12 thoughts on “It’s All About the Risk/Reward”

  1. Tim,

    Thank you for taking the time to provide us with research on the mReits. I did place a small limit order on one of the companies listed. 🙂

  2. Loading up on RC-E for the dividend capture Wednesday.
    ACR is high risk that’s why ACR-C pays a high dividend. At par not above par so no reason I would consider their lower paying issue with no floor.

  3. I’m with you, Tim, on ACR and RC issues, but as per my usual bent, with focus on the shorter or perceived shorter maturities… I own RCA and ACR-C. What’s interesting about ACR-C is I can’t think of another fixed to floating rate issue that only floats in one direction – UP… ACR-C can adjust UP from it’s present 8.625% but it can’t float to a lower rate…. That makes a call in ’24 highly likely. RCA has a ’23 maturity and is essentially non callable but it is convertible, but not unless RC hits 18.75, so we have a ways to go before that comes into play.

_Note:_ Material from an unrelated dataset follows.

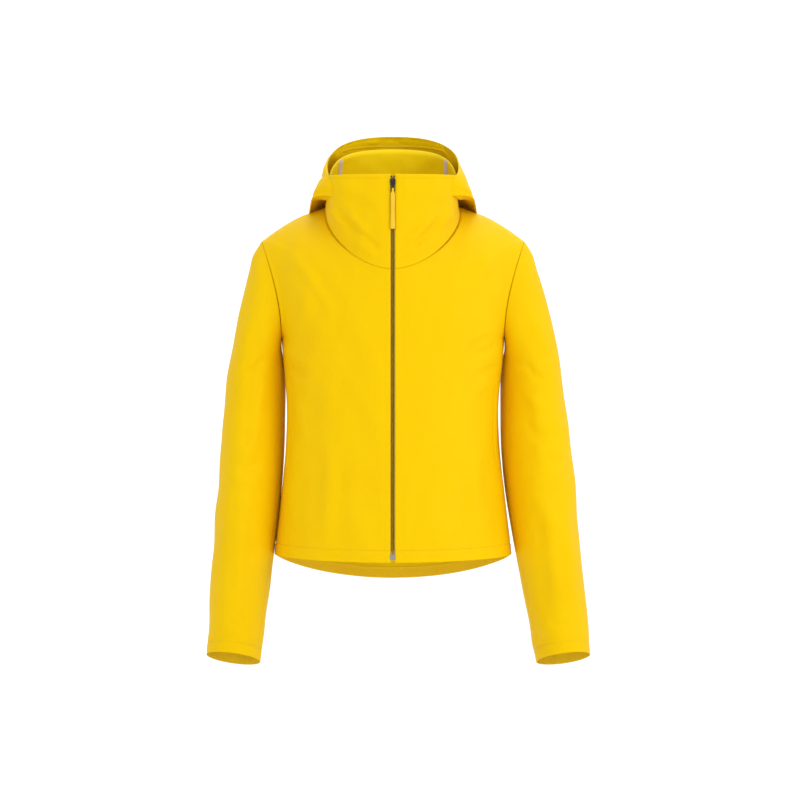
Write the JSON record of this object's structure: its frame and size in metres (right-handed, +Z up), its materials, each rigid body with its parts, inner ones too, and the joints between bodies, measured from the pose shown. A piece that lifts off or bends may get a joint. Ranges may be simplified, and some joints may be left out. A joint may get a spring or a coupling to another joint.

    1. Yes you can think of another that can only float up, 2WR. You own another already…The late great WTREP.

          1. Its the late great because its not named WTREP anymore. Kind of like Prince was when he changed his name and had no name for awhile. But, personally, Martin, I still think its great. A 7% minimum floor that can only float north with solid credit, is great by me. As long as that divi pays, the brokerage can show its worth a negative amount of money. I like to trade, but I dont have to trade everything, lol.

      1. Ahhhhh, but the difference, Grid, is that WTREP was designed that way right from its issuance and that’s what I was referring to… WTREP can only go up from here because it had a floor and it’s reached it now. It did float down from its original 8.50% coupon… Of course I had to look that up again on WTREP just to make sure, but that’s what I meant about ACR-C – one that could only float up right from its original pricing… It’s kind of weird why they put that in to the original docs, isn’t it. It certainly isn’t an example of companies always skewing the options in their own favor… That one seems to be solely investor friendly.

        1. Considering how close Exantas Capital came to closing their doors for good back March/April 2020, such a feature may have been included specifically to lure investors who might otherwise pass them by. It worked on me anyway…its one of the few perpetual preferred shares that I own.

            1. I believe you’re mistaken about that…the old XAN-C was renamed ACR-C back in February 2021. Quantum Online may have more information.